# Aim of the exercise:
Quote the lines that run from the line containing "What build123d script" down to the line containing "from build123d import *". Include both of those lines, reproduce each exactly, and omit everything else.

# Supplied data:
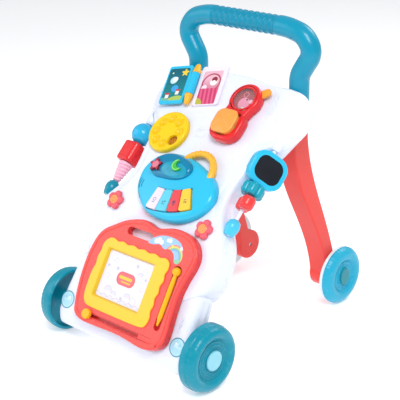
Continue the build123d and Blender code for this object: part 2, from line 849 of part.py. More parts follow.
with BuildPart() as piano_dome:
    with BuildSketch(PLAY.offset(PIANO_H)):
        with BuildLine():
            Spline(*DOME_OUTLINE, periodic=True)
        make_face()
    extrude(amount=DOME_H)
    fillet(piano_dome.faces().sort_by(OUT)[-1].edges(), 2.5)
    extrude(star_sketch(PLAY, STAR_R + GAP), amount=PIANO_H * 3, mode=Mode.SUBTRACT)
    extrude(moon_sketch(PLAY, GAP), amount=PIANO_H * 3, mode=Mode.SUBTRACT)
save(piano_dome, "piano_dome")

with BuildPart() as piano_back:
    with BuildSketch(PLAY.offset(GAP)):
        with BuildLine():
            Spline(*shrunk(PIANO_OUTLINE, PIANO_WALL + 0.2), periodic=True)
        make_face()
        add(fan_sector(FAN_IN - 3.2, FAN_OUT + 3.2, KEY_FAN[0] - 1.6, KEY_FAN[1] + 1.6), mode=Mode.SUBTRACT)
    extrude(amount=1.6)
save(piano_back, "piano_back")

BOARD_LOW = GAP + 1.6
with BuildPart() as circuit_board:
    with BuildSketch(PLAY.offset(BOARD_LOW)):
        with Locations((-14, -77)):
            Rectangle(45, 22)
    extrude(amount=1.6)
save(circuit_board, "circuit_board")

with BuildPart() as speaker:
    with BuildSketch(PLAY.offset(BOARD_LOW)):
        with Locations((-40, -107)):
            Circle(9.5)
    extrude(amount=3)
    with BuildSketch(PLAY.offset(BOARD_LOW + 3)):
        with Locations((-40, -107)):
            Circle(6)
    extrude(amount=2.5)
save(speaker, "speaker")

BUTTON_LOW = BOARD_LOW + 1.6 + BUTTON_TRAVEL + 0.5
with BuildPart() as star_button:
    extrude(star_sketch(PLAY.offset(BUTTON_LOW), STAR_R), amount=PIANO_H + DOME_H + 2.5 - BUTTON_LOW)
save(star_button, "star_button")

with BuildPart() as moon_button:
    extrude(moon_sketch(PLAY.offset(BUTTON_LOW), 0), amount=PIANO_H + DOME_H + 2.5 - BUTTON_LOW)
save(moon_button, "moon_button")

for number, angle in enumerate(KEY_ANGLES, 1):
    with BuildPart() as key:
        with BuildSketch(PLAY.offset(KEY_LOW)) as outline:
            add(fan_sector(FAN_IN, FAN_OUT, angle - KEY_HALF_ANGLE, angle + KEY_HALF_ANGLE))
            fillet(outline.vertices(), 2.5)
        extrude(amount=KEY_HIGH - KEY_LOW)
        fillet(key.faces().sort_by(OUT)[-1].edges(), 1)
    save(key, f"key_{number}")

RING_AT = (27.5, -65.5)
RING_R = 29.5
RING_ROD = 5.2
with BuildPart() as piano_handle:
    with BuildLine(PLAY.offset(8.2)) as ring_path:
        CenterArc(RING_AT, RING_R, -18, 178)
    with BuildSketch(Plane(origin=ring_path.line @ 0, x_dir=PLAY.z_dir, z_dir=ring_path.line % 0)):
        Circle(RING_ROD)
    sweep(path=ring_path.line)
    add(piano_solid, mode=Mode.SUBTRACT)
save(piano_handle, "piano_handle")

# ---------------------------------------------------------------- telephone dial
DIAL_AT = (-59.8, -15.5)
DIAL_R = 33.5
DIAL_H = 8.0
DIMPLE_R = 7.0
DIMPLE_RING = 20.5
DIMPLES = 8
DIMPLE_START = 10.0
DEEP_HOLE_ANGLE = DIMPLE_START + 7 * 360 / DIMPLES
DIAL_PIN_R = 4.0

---

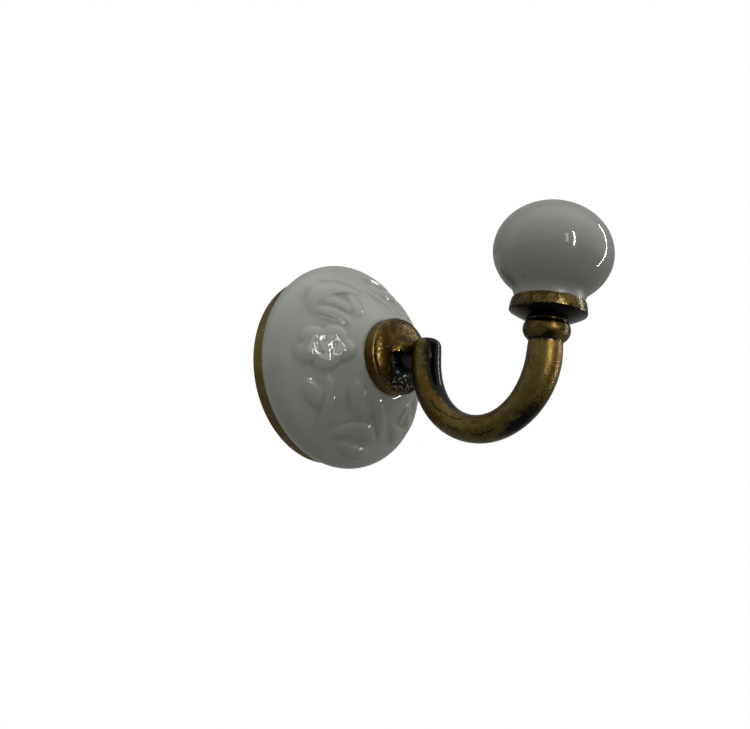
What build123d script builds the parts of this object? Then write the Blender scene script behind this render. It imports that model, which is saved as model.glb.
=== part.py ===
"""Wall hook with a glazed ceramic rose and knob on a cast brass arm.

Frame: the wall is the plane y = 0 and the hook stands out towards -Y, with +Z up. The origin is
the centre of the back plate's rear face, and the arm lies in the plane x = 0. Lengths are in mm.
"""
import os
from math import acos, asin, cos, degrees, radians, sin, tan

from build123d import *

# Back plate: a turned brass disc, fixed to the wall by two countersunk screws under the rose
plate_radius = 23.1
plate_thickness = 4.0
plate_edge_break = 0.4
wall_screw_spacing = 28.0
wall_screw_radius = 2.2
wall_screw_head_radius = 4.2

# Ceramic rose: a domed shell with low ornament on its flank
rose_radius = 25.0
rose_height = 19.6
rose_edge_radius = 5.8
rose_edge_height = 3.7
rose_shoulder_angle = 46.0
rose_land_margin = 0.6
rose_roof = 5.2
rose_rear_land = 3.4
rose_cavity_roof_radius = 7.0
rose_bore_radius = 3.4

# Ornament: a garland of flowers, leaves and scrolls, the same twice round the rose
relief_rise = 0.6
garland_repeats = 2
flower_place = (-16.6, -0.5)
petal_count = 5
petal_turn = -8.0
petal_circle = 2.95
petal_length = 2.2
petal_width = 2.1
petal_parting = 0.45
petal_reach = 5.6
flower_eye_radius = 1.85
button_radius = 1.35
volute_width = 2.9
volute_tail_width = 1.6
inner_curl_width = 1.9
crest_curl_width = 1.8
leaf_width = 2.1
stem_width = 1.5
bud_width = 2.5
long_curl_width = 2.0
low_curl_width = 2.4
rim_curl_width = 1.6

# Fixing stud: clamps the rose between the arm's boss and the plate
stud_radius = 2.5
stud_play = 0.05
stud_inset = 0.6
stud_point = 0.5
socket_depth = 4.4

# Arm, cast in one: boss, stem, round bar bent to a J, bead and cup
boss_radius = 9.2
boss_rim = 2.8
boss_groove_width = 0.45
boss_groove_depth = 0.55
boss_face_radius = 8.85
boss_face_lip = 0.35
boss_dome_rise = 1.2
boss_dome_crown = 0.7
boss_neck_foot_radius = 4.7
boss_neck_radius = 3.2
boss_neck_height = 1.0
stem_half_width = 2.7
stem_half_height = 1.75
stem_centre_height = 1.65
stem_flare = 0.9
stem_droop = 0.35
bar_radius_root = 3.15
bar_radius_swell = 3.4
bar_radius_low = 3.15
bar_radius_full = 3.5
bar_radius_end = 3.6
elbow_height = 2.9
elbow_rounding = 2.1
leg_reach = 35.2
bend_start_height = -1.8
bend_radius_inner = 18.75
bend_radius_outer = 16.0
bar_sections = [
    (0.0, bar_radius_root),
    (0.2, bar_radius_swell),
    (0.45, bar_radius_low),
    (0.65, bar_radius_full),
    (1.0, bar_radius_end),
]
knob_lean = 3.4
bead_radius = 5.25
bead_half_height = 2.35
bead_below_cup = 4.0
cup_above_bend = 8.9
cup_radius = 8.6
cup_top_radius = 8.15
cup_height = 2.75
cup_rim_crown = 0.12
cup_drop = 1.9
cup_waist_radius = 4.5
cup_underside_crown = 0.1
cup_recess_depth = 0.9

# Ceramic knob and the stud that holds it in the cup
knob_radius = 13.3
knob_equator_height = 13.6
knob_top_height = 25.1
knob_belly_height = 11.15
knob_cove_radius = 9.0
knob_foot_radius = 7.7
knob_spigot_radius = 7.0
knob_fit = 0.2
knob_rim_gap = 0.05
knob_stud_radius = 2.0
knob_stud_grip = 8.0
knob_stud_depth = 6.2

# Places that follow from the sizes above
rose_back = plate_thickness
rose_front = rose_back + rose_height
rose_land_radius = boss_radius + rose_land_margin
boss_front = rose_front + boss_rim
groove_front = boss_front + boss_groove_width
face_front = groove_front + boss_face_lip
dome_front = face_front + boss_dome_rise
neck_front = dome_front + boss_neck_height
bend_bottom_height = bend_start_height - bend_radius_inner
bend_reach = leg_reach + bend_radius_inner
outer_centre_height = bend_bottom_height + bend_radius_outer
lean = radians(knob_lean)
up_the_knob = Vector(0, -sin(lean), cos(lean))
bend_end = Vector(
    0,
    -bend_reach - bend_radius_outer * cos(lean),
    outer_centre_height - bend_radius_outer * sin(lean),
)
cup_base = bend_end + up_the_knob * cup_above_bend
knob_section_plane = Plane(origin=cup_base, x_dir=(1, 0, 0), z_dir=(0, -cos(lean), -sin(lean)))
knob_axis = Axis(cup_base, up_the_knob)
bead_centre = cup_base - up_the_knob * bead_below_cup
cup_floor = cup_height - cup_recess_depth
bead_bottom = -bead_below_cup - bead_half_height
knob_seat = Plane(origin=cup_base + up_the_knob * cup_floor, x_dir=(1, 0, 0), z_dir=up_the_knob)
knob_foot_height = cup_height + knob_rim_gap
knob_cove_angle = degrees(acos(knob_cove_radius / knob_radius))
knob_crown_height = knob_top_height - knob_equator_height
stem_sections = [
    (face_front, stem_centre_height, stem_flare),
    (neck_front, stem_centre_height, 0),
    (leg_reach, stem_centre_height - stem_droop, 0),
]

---

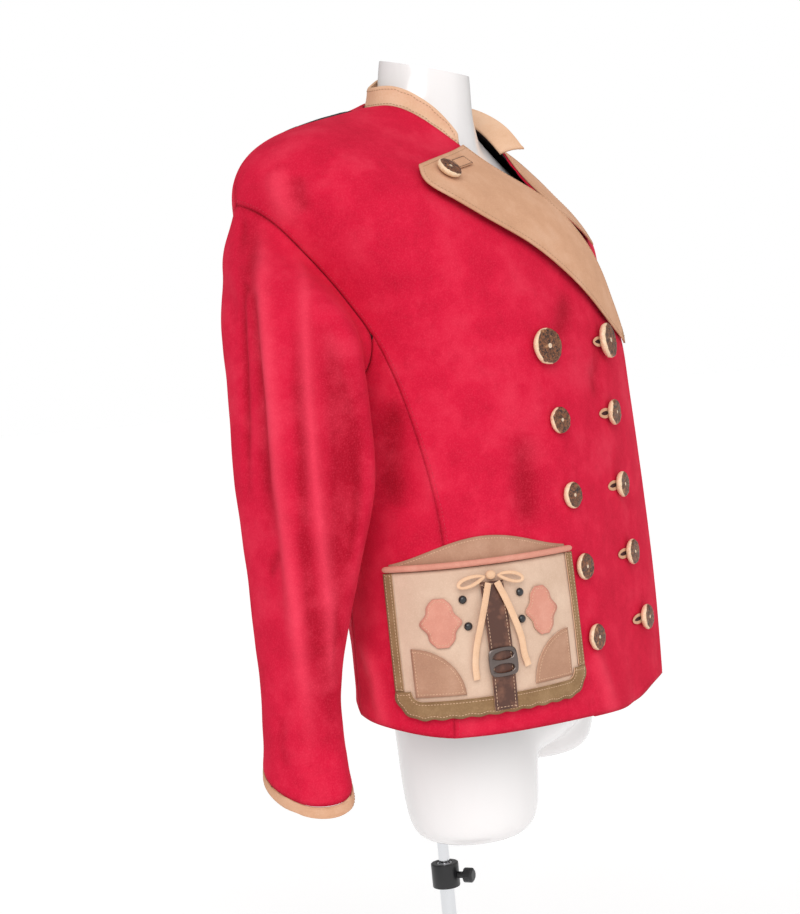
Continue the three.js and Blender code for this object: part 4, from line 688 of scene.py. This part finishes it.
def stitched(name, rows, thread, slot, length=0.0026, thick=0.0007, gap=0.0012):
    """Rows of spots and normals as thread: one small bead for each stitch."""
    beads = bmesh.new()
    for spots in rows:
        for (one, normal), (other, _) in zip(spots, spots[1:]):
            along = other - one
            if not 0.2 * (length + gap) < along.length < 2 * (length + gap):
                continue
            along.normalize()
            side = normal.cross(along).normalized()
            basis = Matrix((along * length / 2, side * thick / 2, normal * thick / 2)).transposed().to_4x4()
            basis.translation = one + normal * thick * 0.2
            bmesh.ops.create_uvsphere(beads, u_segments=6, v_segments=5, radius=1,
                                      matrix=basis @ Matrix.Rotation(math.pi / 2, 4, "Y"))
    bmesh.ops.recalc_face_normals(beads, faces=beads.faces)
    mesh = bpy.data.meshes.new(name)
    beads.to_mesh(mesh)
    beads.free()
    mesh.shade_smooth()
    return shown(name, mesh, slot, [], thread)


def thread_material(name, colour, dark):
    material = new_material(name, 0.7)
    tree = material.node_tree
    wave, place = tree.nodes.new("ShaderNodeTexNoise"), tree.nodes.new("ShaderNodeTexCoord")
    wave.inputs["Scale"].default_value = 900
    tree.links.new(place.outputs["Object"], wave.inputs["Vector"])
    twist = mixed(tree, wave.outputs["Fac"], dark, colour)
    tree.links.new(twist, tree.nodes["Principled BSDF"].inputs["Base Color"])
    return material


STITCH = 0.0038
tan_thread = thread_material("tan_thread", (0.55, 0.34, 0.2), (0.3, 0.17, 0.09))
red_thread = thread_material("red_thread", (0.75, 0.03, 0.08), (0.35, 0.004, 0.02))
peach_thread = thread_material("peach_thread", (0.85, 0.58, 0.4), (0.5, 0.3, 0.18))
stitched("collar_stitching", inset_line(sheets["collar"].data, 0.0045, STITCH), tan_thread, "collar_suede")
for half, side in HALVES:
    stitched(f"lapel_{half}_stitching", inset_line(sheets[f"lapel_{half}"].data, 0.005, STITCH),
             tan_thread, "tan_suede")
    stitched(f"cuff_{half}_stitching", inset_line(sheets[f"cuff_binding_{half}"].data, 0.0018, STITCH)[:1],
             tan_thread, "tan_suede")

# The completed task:
What build123d script builds the parts of this object? Then write the Blender scene script behind this render. It imports that model, which is saved as model.glb.
=== part.py ===
"""Wall hook with a glazed ceramic rose and knob on a cast brass arm.

Frame: the wall is the plane y = 0 and the hook stands out towards -Y, with +Z up. The origin is
the centre of the back plate's rear face, and the arm lies in the plane x = 0. Lengths are in mm.
"""
import os
from math import acos, asin, cos, degrees, radians, sin, tan

from build123d import *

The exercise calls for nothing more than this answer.